Recorded information:

++++++++++

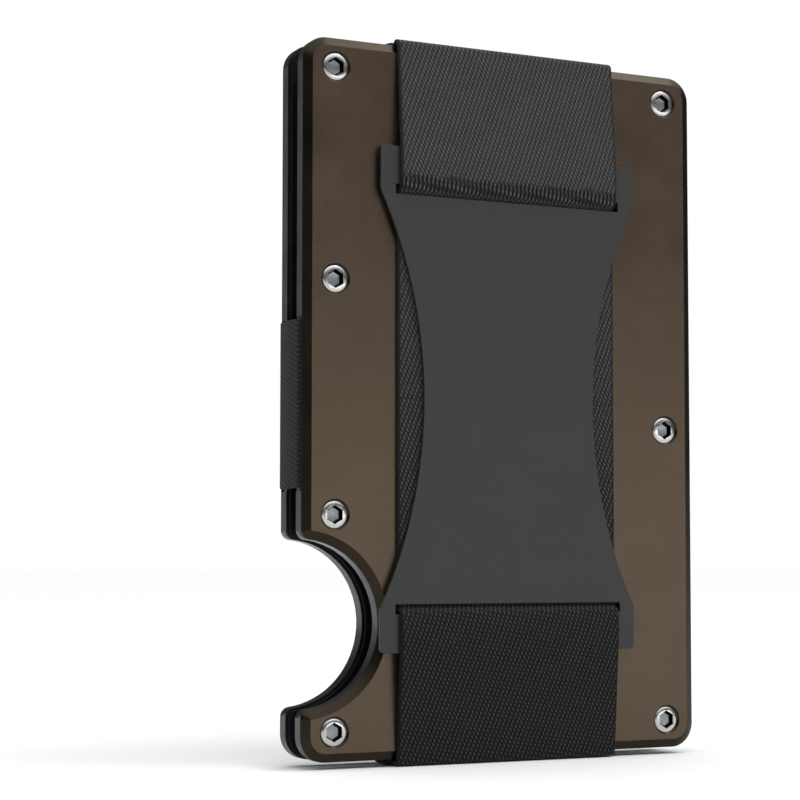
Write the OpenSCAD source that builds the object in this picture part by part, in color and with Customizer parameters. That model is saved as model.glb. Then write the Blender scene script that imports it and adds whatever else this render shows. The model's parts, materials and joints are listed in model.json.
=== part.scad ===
// Minimalist metal wallet with an elastic cash strap, millimetres.
// Two layered metal halves are drawn together by elastic webbing, and cards sit between them.
// The cash strap runs over the front half and threads through a waisted strap plate.
// X runs along the width (thumb notch on -X), Y from front to back, Z up.

/* [Body] */
// Width of both halves
body_w = 54; // [46:0.5:66]
// Height of both halves
body_h = 86; // [76:0.5:104]
// Radius of the four outer corners
corner_r = 3; // [2:0.1:5]
// Space between the halves as stored, the room that two or three cards take
card_gap = 2.1; // [0.5:0.1:9]

/* [Face plate] */
// Thickness of the face plate
plate_t = 0.7; // [0.65:0.05:1.5]
// Width of the edge bevel, seen from the front
bevel_w = 1.05; // [0.4:0.05:1.5]
// Depth of the edge bevel
bevel_d = 0.55; // [0.2:0.05:0.6]

/* [Inner frame and liner] */
// Thickness of the inner frame
frame_t = 1.55; // [1.4:0.05:3]
// Thickness of the liner plate on the card side
liner_t = 0.45; // [0.3:0.05:1]
// Step between the frame's edge and the liner's edge
liner_inset = 0.35; // [0.1:0.05:1]

/* [Thumb notch] */
// Radius of the thumb notch
notch_r = 10; // [8:0.1:12.5]
// Height of the notch's centre above the bottom edge
notch_z = 16.1; // [15.5:0.1:24]
// Distance of the notch's centre outside the left edge
notch_out = 0.1; // [0:0.1:3]
// Radius where the notch meets the left edge
notch_corner_r = 1.2; // [1.1:0.05:1.8]

/* [Elastic webbing] */
// Thickness of the webbing
web_t = 0.45; // [0.3:0.05:0.6]
// Clearance around the webbing
web_fit = 0.04; // [0.02:0.01:0.1]
// Width of the card band, which runs top to bottom
card_band_w = 30; // [20:0.5:34]
// Width of the band round the left side
side_band_w = 20; // [12:0.5:22]
// Clearance at each edge of a band in its channel
channel_fit = 0.3; // [0.1:0.05:0.6]
// Depth of the relief in the frame's left side for the side band
side_relief = 0.1; // [0.1:0.05:0.5]
// How far the side band's middle is below mid-height
side_drop = 0.9; // [0:0.1:4]
// How far the side band bows out over the card gap
side_bow = 0.15; // [0:0.05:0.4]
// Angle at which the card band leaves its channels, above level
dome_angle = 12; // [5:1:25]
// Radius of the card band's bend where it leaves a channel
dome_bend_r = 0.4; // [0.3:0.05:0.8]

/* [Cash strap] */
// Width of the cash strap
strap_w = 30; // [20:0.5:34]
// Length of strap held inside the front half at each end
anchor_l = 14; // [8:0.5:24]
// Radius of the fold over the top and bottom edges
fold_r = 0.6; // [0.6:0.05:1]
// How far the strap bulges in front of each bar
loop_bow = 0.13; // [0:0.01:0.4]

/* [Strap plate] */
// Width of the strap plate at its ends
bar_w = 35; // [30:0.5:44]
// Height of the strap plate
bar_span = 60.8; // [50:0.1:70]
// Width of the strap plate at its waist
waist_w = 23.4; // [16:0.1:30]
// Height of the straight part of each end, above the waist curve
shoulder_h = 5.3; // [4:0.1:8]
// Thickness of the strap plate
bar_t = 0.45; // [0.3:0.05:0.8]
// Height of the bar beyond each slot
bar_h = 4.6; // [3:0.1:6]
// Height of each slot
slot_h = 1.2; // [1.1:0.1:2.5]
// Clearance at each end of a slot, beside the strap
slot_fit = 0.5; // [0.2:0.1:1]
// Radius of the strap plate's corners
bar_corner_r = 0.6; // [0.3:0.1:1]

/* [Screws] */
// Diameter of the screw head
head_d = 3.4; // [2.6:0.1:3.8]
// Depth of the head's top below the face
head_sink = 0.16; // [0.05:0.01:0.2]
// Diameter of the screw shank
shank_d = 1.6; // [1.2:0.1:2]
// Clearance round the shank in the face plate and frame
shank_fit = 0.05; // [0.02:0.01:0.15]
// Clearance between screw and seat, and in the threaded liner hole
thread_fit = 0.02; // [0.01:0.01:0.04]
// Width across the flats of the hexagon socket
socket_af = 1.9; // [0.9:0.1:2]
// Depth of the hexagon socket
socket_depth = 0.45; // [0.3:0.05:0.5]
// Distance of the screw columns from the left and right edges
screw_side = 4.1; // [3:0.1:6]
// Distance of the end screws from the top and bottom edges
screw_end = 3.5; // [3:0.1:6]
// Distance between the two middle screws of the left column, centred on mid-height
left_pair = 28; // [26:0.5:40]
// Distance of the right column's middle screw below mid-height
right_drop = 2.8; // [0:0.1:6]

/* [Hidden] */
$fn = 96;
// Overshoot of a cut beyond the solid it cuts
cut = 1;

half_t = plate_t + frame_t + liner_t;
total_t = 2 * half_t + card_gap;
left_x = -body_w / 2;
right_x = body_w / 2;
mid_z = body_h / 2;

// Centres of the notch and of the two rounded corners beside it, in X and Z
notch_c = [left_x - notch_out, notch_z];
notch_corner_x = left_x + notch_corner_r;
notch_reach = notch_r + notch_corner_r;
// Extra radius of those corners, so that they cross their neighbours instead of only touching them
cross_r = 0.01;
notch_rise = sqrt(notch_reach * notch_reach - (notch_corner_x - notch_c[0]) ^ 2);

// Layers inside a half, measured back from its outer face
frame_y = plate_t;
liner_y = plate_t + frame_t;
outer_web_y = plate_t + web_fit + web_t / 2;
inner_web_y = outer_web_y + web_t + web_fit;
outer_channel_d = web_t + 2 * web_fit;
inner_channel_d = 2 * web_t + 3 * web_fit;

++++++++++

Exercise prompt: Reproduce the entire listing word for word.

Exercise answer:
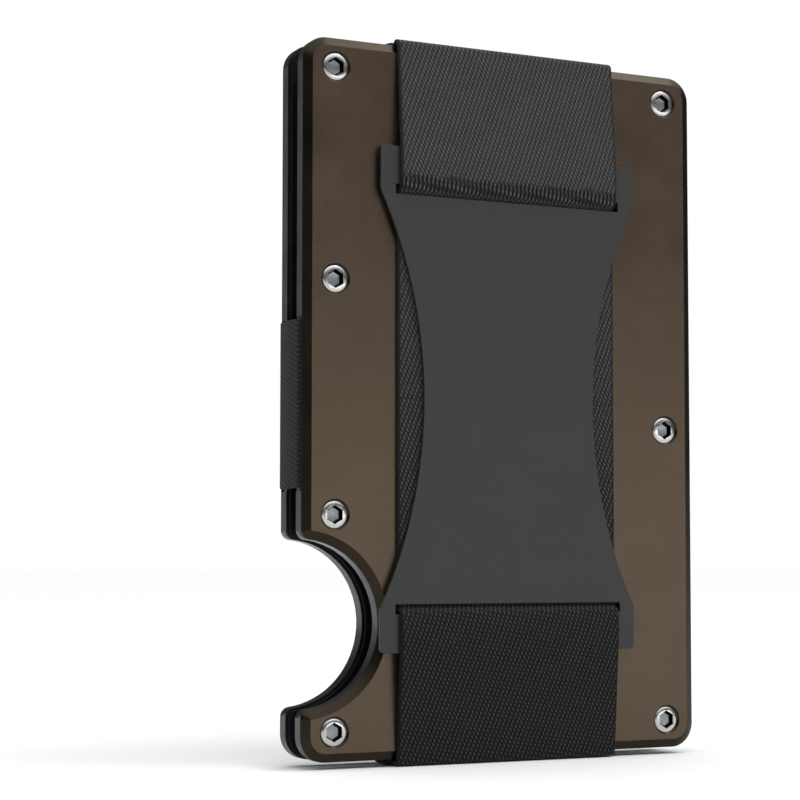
Write the OpenSCAD source that builds the object in this picture part by part, in color and with Customizer parameters. That model is saved as model.glb. Then write the Blender scene script that imports it and adds whatever else this render shows. The model's parts, materials and joints are listed in model.json.
=== part.scad ===
// Minimalist metal wallet with an elastic cash strap, millimetres.
// Two layered metal halves are drawn together by elastic webbing, and cards sit between them.
// The cash strap runs over the front half and threads through a waisted strap plate.
// X runs along the width (thumb notch on -X), Y from front to back, Z up.

/* [Body] */
// Width of both halves
body_w = 54; // [46:0.5:66]
// Height of both halves
body_h = 86; // [76:0.5:104]
// Radius of the four outer corners
corner_r = 3; // [2:0.1:5]
// Space between the halves as stored, the room that two or three cards take
card_gap = 2.1; // [0.5:0.1:9]

/* [Face plate] */
// Thickness of the face plate
plate_t = 0.7; // [0.65:0.05:1.5]
// Width of the edge bevel, seen from the front
bevel_w = 1.05; // [0.4:0.05:1.5]
// Depth of the edge bevel
bevel_d = 0.55; // [0.2:0.05:0.6]

/* [Inner frame and liner] */
// Thickness of the inner frame
frame_t = 1.55; // [1.4:0.05:3]
// Thickness of the liner plate on the card side
liner_t = 0.45; // [0.3:0.05:1]
// Step between the frame's edge and the liner's edge
liner_inset = 0.35; // [0.1:0.05:1]

/* [Thumb notch] */
// Radius of the thumb notch
notch_r = 10; // [8:0.1:12.5]
// Height of the notch's centre above the bottom edge
notch_z = 16.1; // [15.5:0.1:24]
// Distance of the notch's centre outside the left edge
notch_out = 0.1; // [0:0.1:3]
// Radius where the notch meets the left edge
notch_corner_r = 1.2; // [1.1:0.05:1.8]

/* [Elastic webbing] */
// Thickness of the webbing
web_t = 0.45; // [0.3:0.05:0.6]
// Clearance around the webbing
web_fit = 0.04; // [0.02:0.01:0.1]
// Width of the card band, which runs top to bottom
card_band_w = 30; // [20:0.5:34]
// Width of the band round the left side
side_band_w = 20; // [12:0.5:22]
// Clearance at each edge of a band in its channel
channel_fit = 0.3; // [0.1:0.05:0.6]
// Depth of the relief in the frame's left side for the side band
side_relief = 0.1; // [0.1:0.05:0.5]
// How far the side band's middle is below mid-height
side_drop = 0.9; // [0:0.1:4]
// How far the side band bows out over the card gap
side_bow = 0.15; // [0:0.05:0.4]
// Angle at which the card band leaves its channels, above level
dome_angle = 12; // [5:1:25]
// Radius of the card band's bend where it leaves a channel
dome_bend_r = 0.4; // [0.3:0.05:0.8]

/* [Cash strap] */
// Width of the cash strap
strap_w = 30; // [20:0.5:34]
// Length of strap held inside the front half at each end
anchor_l = 14; // [8:0.5:24]
// Radius of the fold over the top and bottom edges
fold_r = 0.6; // [0.6:0.05:1]
// How far the strap bulges in front of each bar
loop_bow = 0.13; // [0:0.01:0.4]

/* [Strap plate] */
// Width of the strap plate at its ends
bar_w = 35; // [30:0.5:44]
// Height of the strap plate
bar_span = 60.8; // [50:0.1:70]
// Width of the strap plate at its waist
waist_w = 23.4; // [16:0.1:30]
// Height of the straight part of each end, above the waist curve
shoulder_h = 5.3; // [4:0.1:8]
// Thickness of the strap plate
bar_t = 0.45; // [0.3:0.05:0.8]
// Height of the bar beyond each slot
bar_h = 4.6; // [3:0.1:6]
// Height of each slot
slot_h = 1.2; // [1.1:0.1:2.5]
// Clearance at each end of a slot, beside the strap
slot_fit = 0.5; // [0.2:0.1:1]
// Radius of the strap plate's corners
bar_corner_r = 0.6; // [0.3:0.1:1]

/* [Screws] */
// Diameter of the screw head
head_d = 3.4; // [2.6:0.1:3.8]
// Depth of the head's top below the face
head_sink = 0.16; // [0.05:0.01:0.2]
// Diameter of the screw shank
shank_d = 1.6; // [1.2:0.1:2]
// Clearance round the shank in the face plate and frame
shank_fit = 0.05; // [0.02:0.01:0.15]
// Clearance between screw and seat, and in the threaded liner hole
thread_fit = 0.02; // [0.01:0.01:0.04]
// Width across the flats of the hexagon socket
socket_af = 1.9; // [0.9:0.1:2]
// Depth of the hexagon socket
socket_depth = 0.45; // [0.3:0.05:0.5]
// Distance of the screw columns from the left and right edges
screw_side = 4.1; // [3:0.1:6]
// Distance of the end screws from the top and bottom edges
screw_end = 3.5; // [3:0.1:6]
// Distance between the two middle screws of the left column, centred on mid-height
left_pair = 28; // [26:0.5:40]
// Distance of the right column's middle screw below mid-height
right_drop = 2.8; // [0:0.1:6]

/* [Hidden] */
$fn = 96;
// Overshoot of a cut beyond the solid it cuts
cut = 1;

half_t = plate_t + frame_t + liner_t;
total_t = 2 * half_t + card_gap;
left_x = -body_w / 2;
right_x = body_w / 2;
mid_z = body_h / 2;

// Centres of the notch and of the two rounded corners beside it, in X and Z
notch_c = [left_x - notch_out, notch_z];
notch_corner_x = left_x + notch_corner_r;
notch_reach = notch_r + notch_corner_r;
// Extra radius of those corners, so that they cross their neighbours instead of only touching them
cross_r = 0.01;
notch_rise = sqrt(notch_reach * notch_reach - (notch_corner_x - notch_c[0]) ^ 2);

// Layers inside a half, measured back from its outer face
frame_y = plate_t;
liner_y = plate_t + frame_t;
outer_web_y = plate_t + web_fit + web_t / 2;
inner_web_y = outer_web_y + web_t + web_fit;
outer_channel_d = web_t + 2 * web_fit;
inner_channel_d = 2 * web_t + 3 * web_fit;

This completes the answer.